(Records contained in a dataset)
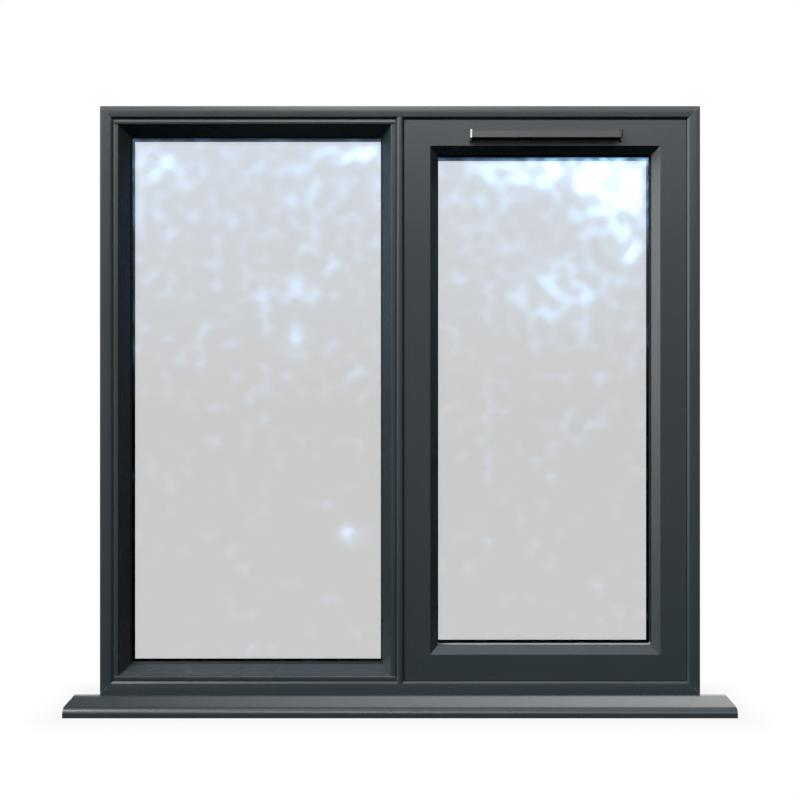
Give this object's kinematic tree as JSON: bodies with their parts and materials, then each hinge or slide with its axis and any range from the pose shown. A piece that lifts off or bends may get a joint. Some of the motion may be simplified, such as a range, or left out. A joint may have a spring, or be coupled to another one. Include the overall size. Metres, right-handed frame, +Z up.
{
  "type": "aluminium casement window",
  "caption": "Aluminium window with a fixed light, a side-hung opening sash with a ventilator canopy, sealed double glazing and a projecting sill.",
  "frame": {"origin": "middle of the window's width, on the flat underside of the sill, in the plane of the frame's foremost line", "axes": "+X to the right seen from outside, +Y into the building, +Z up"},
  "size_m": [1.3, 0.191, 1.2],
  "materials": {
    "anthracite_coat": "anthracite grey satin powder coat on extruded aluminium",
    "anthracite_plastic": "anthracite grey moulded plastic",
    "insulating_strip": "black glass-filled polyamide",
    "gasket_rubber": "black rubber gasket",
    "spacer_bar": "black warm-edge spacer",
    "pane_glass": "clear float glass with a faint grey coating",
    "handle_coat": "dark satin lacquer on a die-cast handle"
  },
  "bodies": {
    "root": {"frame_left_jamb": "anthracite_coat", "frame_head": "anthracite_coat", "frame_right_jamb": "anthracite_coat", "frame_bottom": "anthracite_coat", "mullion": "anthracite_coat", "surround_left": "anthracite_coat", "surround_top": "anthracite_coat", "surround_right": "anthracite_coat", "surround_bottom": "anthracite_coat", "trim_left": "anthracite_coat", "trim_top": "anthracite_coat", "trim_right": "anthracite_coat", "trim_bottom": "anthracite_coat", "sash_left_stile": "anthracite_coat", "sash_top_rail": "anthracite_coat", "sash_right_stile": "anthracite_coat", "sash_bottom_rail": "anthracite_coat", "fixed_beads": "anthracite_coat", "sash_beads": "anthracite_coat", "sill": "anthracite_coat", "vent_canopy": "anthracite_coat", "vent_cap_left": "anthracite_plastic", "vent_cap_right": "anthracite_plastic", "vent_controller": "anthracite_plastic", "vent_flap": "anthracite_plastic", "sill_end_cap_left": "anthracite_plastic", "sill_end_cap_right": "anthracite_plastic", "frame_thermal_breaks": "insulating_strip", "surround_thermal_breaks": "insulating_strip", "sash_thermal_breaks": "insulating_strip", "fixed_outer_gasket": "gasket_rubber", "fixed_inner_gasket": "gasket_rubber", "sash_outer_gasket": "gasket_rubber", "sash_inner_gasket": "gasket_rubber", "sash_seal": "gasket_rubber", "fixed_spacer": "spacer_bar", "sash_spacer": "spacer_bar", "fixed_outer_pane": "pane_glass", "fixed_inner_pane": "pane_glass", "sash_outer_pane": "pane_glass", "sash_inner_pane": "pane_glass", "handle_base": "handle_coat", "handle_lever": "handle_coat"}
  },
  "joints": []
}
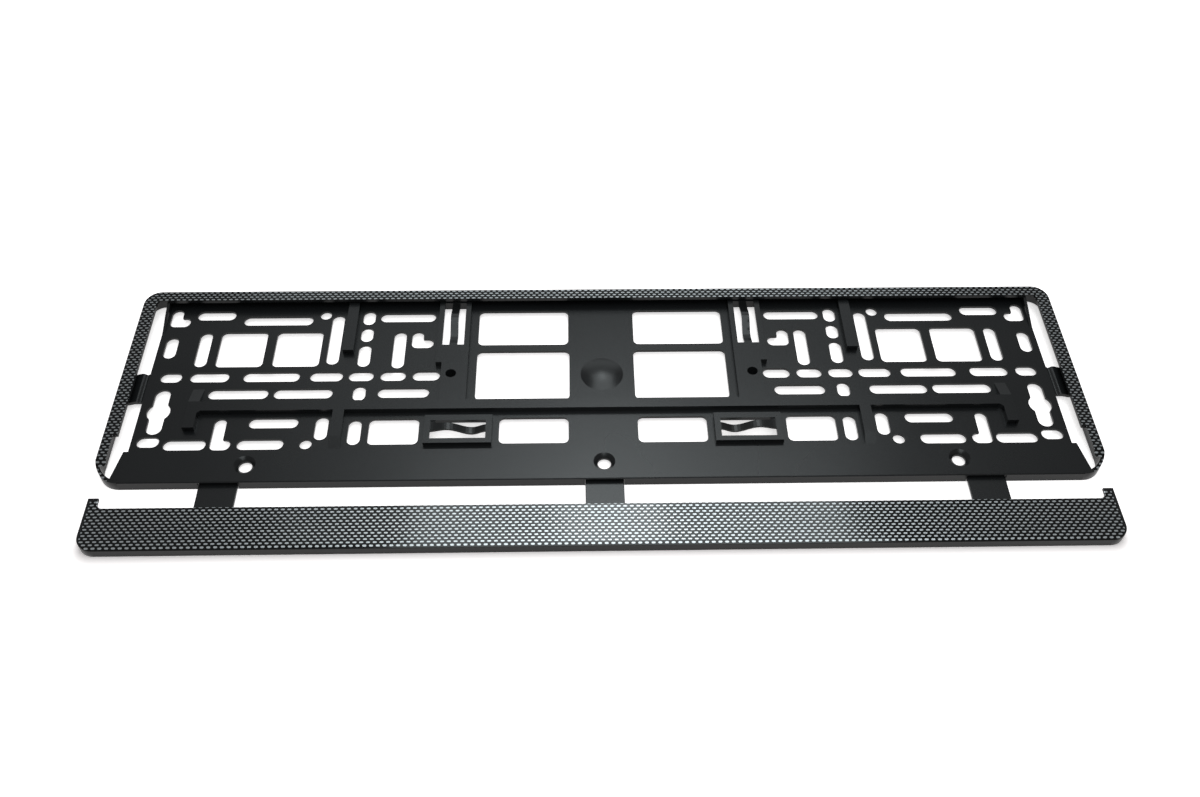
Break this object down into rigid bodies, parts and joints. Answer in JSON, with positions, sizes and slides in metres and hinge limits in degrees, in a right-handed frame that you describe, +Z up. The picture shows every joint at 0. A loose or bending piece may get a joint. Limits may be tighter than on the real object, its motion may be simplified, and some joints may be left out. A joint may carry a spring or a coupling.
{
  "type": "number plate holder",
  "caption": "Flat holder for a long car number plate: perforated base with a raised rim, ribs and wavy springs, and the clip-on cover strip laid in front of its open bottom edge.",
  "frame": {"origin": "middle of the bottom of the box round the base and the strip, on the surface that both lie on", "axes": "+X along the plate, to the right; +Y from the strip towards the top rim; +Z up from the surface, the side that the plate goes in"},
  "size_m": [0.5332, 0.1762, 0.0115],
  "materials": {
    "base_frame": "satin black, moulded, with a printed weave on the rim",
    "cover_strip": "clear-coated printed weave of pale dashes on dark grey"
  },
  "bodies": {
    "root": {"base_frame": "base_frame", "cover_strip": "cover_strip"}
  },
  "joints": []
}
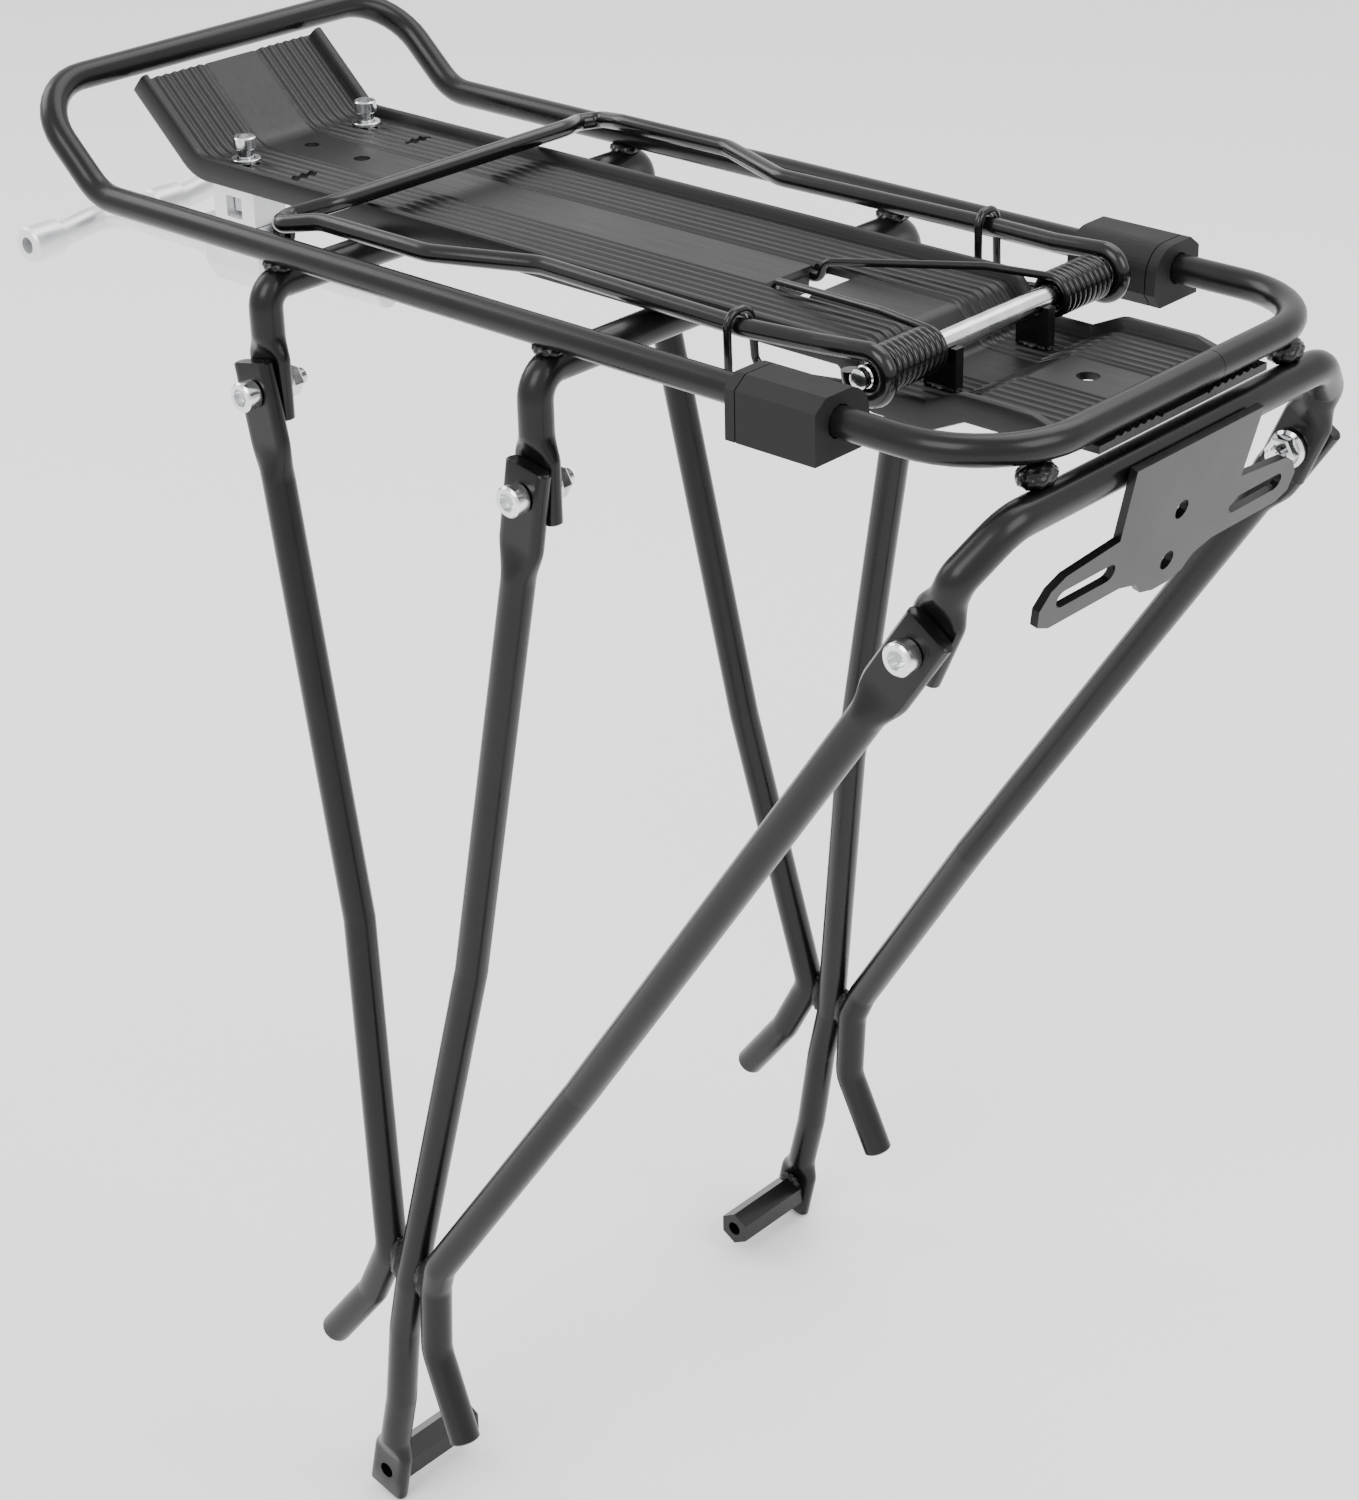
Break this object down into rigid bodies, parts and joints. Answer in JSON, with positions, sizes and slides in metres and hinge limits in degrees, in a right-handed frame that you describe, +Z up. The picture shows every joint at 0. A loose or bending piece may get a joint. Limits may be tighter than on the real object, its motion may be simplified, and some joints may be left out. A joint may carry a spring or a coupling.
{
  "type": "bicycle rear rack",
  "caption": "Bicycle rear rack: bent-tube rail loop over a ribbed plate, bolted legs, sprung parcel clip, reflector bracket and adjustable seat-stay rods.",
  "frame": {"origin": "midway between the two foot holes that bolt to the bicycle frame", "axes": "+X forward to the saddle, +Y to the bicycle's left, +Z up"},
  "size_m": [0.3914, 0.2072, 0.4226],
  "materials": {
    "black_paint": "gloss",
    "black_deck": "satin",
    "spring_wire": "gloss",
    "zinc": "polished",
    "bare_aluminium": "satin",
    "rubber": "matte"
  },
  "bodies": {
    "root": {"axle_pin": "zinc", "axle_saddle_left": "black_paint", "axle_saddle_right": "black_paint", "axle_tube": "zinc", "cross_tube_front": "black_paint", "cross_tube_middle": "black_paint", "cross_tube_rear": "black_paint", "deck_screw_left": "zinc", "deck_screw_right": "zinc", "deck_washer_left": "zinc", "deck_washer_right": "zinc", "foot_boss_left": "black_paint", "foot_boss_right": "black_paint", "leg_bolt_front_left": "zinc", "leg_bolt_front_right": "zinc", "leg_bolt_middle_left": "zinc", "leg_bolt_middle_right": "zinc", "leg_bolt_rear_left": "zinc", "leg_bolt_rear_right": "zinc", "leg_front_left": "black_paint", "leg_front_right": "black_paint", "leg_middle_left": "black_paint", "leg_middle_right": "black_paint", "leg_nut_front_left": "zinc", "leg_nut_front_right": "zinc", "leg_nut_middle_left": "zinc", "leg_nut_middle_right": "zinc", "leg_nut_rear_left": "zinc", "leg_nut_rear_right": "zinc", "leg_rear_left": "black_paint", "leg_rear_right": "black_paint", "platform_plate": "black_deck", "rail_block_cap_left": "rubber", "rail_block_cap_right": "rubber", "rail_block_left": "rubber", "rail_block_right": "rubber", "rail_loop": "black_paint", "reflector_bracket": "black_paint", "torsion_spring_left": "spring_wire", "torsion_spring_right": "spring_wire"},
    "clip": {"clip_frame": "spring_wire"},
    "clamp_left": {"clamp_block_left": "bare_aluminium", "clamp_lower_left": "bare_aluminium", "clamp_screw_left": "black_paint", "square_nut_left": "zinc"},
    "clamp_right": {"clamp_block_right": "bare_aluminium", "clamp_lower_right": "bare_aluminium", "clamp_screw_right": "black_paint", "square_nut_right": "zinc"},
    "stay_left": {"stay_rod_left": "bare_aluminium", "stay_ferrule_left": "bare_aluminium"},
    "stay_right": {"stay_rod_right": "bare_aluminium", "stay_ferrule_right": "bare_aluminium"}
  },
  "joints": [
    {"name": "clip_hinge", "type": "hinge", "parent": "root", "child": "clip", "pos_m": [-0.148, 0, 0.3854], "axis": [0, -1, 0], "range_deg": [0, 95], "stiffness_Nm_per_rad": 0.8, "springref_deg": -89.95, "deforming": ["torsion_spring_left", "torsion_spring_right"]},
    {"name": "clamp_yaw_left", "type": "hinge", "parent": "root", "child": "clamp_left", "pos_m": [0.107, 0.024, 0.3834], "axis": [0, 0, 1], "range_deg": [-3, 12]},
    {"name": "clamp_yaw_right", "type": "hinge", "parent": "root", "child": "clamp_right", "pos_m": [0.107, -0.024, 0.3834], "axis": [0, 0, 1], "range_deg": [-12, 3]},
    {"name": "stay_slide_left", "type": "slide", "parent": "clamp_left", "child": "stay_left", "axis": [1, 0, 0], "range_m": [-0.02, 0.045]},
    {"name": "stay_slide_right", "type": "slide", "parent": "clamp_right", "child": "stay_right", "axis": [1, 0, 0], "range_m": [-0.02, 0.045]}
  ]
}
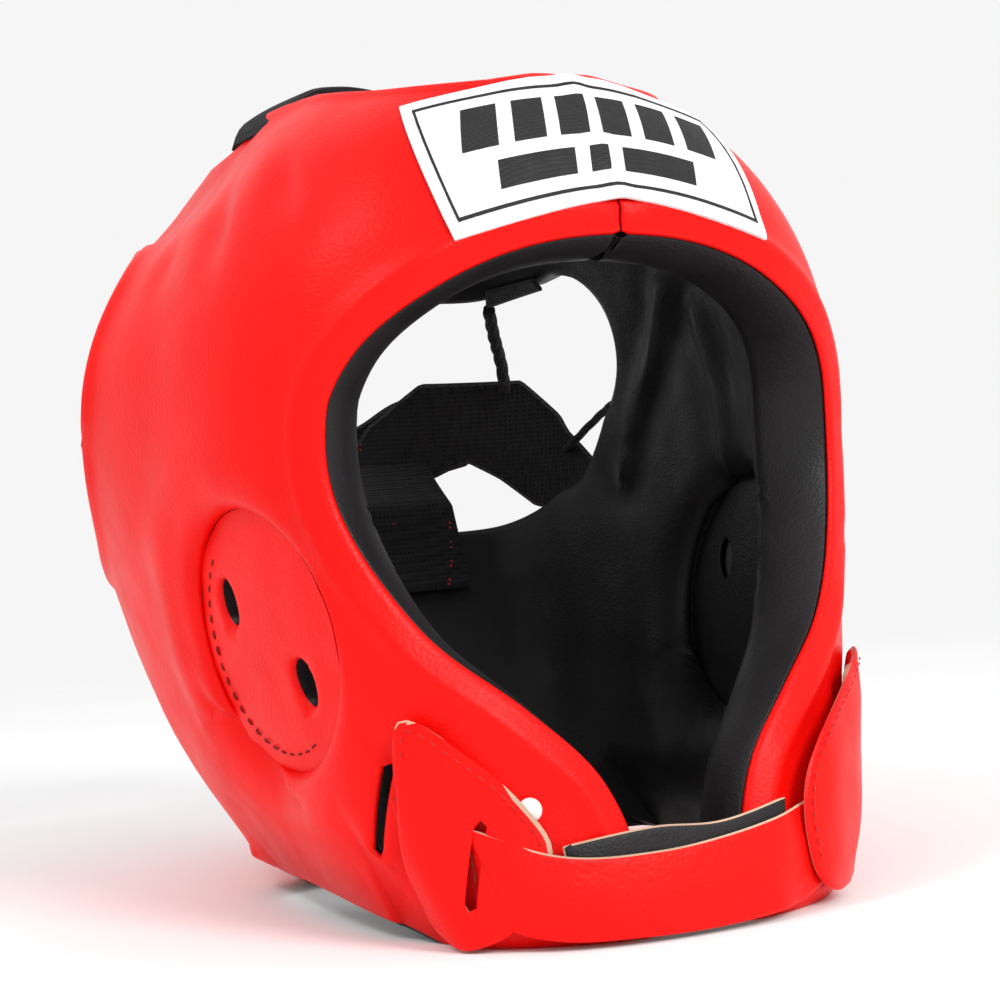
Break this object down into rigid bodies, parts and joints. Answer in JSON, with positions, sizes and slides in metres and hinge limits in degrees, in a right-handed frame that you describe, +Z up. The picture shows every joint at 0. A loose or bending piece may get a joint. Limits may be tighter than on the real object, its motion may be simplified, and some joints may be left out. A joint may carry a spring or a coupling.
{
  "type": "boxing headgear",
  "caption": "Open-face padded boxing headgear with cheek pads, ear pads, a chin strap, a crown strap and a rear strap closing over hook and loop.",
  "frame": {"origin": "on the ground under the middle of the bounding box", "axes": "+Z up as worn, the wearer faces -Y, the wearer's left is +X"},
  "size_m": [0.206, 0.2727, 0.2565],
  "materials": {
    "red_leather": "semi-gloss synthetic leather, fine grain",
    "black_lining": "matte synthetic suede-like lining",
    "foam": "open-cell padding, not seen",
    "black_webbing": "woven webbing",
    "hook_fabric": "hook-and-loop tape",
    "label_cloth": "smooth printed cloth, satin",
    "rivet_enamel": "cap of a press rivet",
    "lacing": "braided cord"
  },
  "bodies": {
    "shell": {"right_cover": "red_leather", "left_cover": "red_leather", "right_foam_pad": "foam", "left_foam_pad": "foam", "right_lining": "black_lining", "left_lining": "black_lining", "right_ear_pad": "red_leather", "left_ear_pad": "red_leather", "right_ear_lining": "black_lining", "left_ear_lining": "black_lining", "forehead_label": "label_cloth", "right_cheek_flap": "red_leather", "chin_strap_anchor": "red_leather", "chin_loop_patch": "hook_fabric", "cheek_rivet": "rivet_enamel", "rear_panel": "black_webbing", "rear_panel_tab": "black_webbing", "rear_loop_patch": "hook_fabric", "crown_strap_base": "black_webbing", "crown_loop_patch": "hook_fabric", "crown_edge_strip": "hook_fabric", "crown_lace": "lacing", "side_lace": "lacing"},
    "chin_strap": {"chin_strap": "red_leather", "chin_strap_backing": "red_leather", "left_cheek_flap": "red_leather", "chin_hook_patch": "hook_fabric"},
    "rear_strap": {"rear_strap": "black_webbing", "rear_hook_patch": "hook_fabric"},
    "crown_strap": {"crown_strap": "black_webbing", "crown_hook_patch": "hook_fabric"}
  },
  "joints": [
    {"name": "chin_strap_swing", "type": "hinge", "parent": "shell", "child": "chin_strap", "pos_m": [-0.06347, -0.11472, 0.02123], "axis": [-0.0384, 0.0442, -0.9983], "range_deg": [0, 90]},
    {"name": "rear_strap_swing", "type": "hinge", "parent": "shell", "child": "rear_strap", "pos_m": [-0.09824, 0.04909, 0.14773], "axis": [-0.0344, -0.4972, 0.8669], "range_deg": [0, 80]},
    {"name": "crown_strap_swing", "type": "hinge", "parent": "shell", "child": "crown_strap", "pos_m": [-0.0655, 0.00632, 0.2376], "axis": [0, -1, 0], "range_deg": [0, 95]}
  ]
}
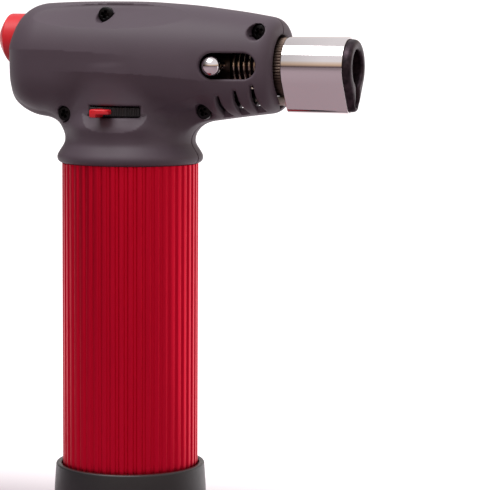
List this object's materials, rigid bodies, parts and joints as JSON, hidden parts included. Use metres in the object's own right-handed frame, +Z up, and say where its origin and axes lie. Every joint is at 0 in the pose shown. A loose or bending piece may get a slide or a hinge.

▶ **Task**:
In the records above, find the lines containing "pose" and copy them.

▶ **Task solution**:
Give this object's kinematic tree as JSON: bodies with their parts and materials, then each hinge or slide with its axis and any range from the pose shown. A piece that lifts off or bends may get a joint. Some of the motion may be simplified, such as a range, or left out. A joint may have a spring, or be coupled to another one. Include the overall size. Metres, right-handed frame, +Z up.
List this object's materials, rigid bodies, parts and joints as JSON, hidden parts included. Use metres in the object's own right-handed frame, +Z up, and say where its origin and axes lie. Every joint is at 0 in the pose shown. A loose or bending piece may get a slide or a hinge.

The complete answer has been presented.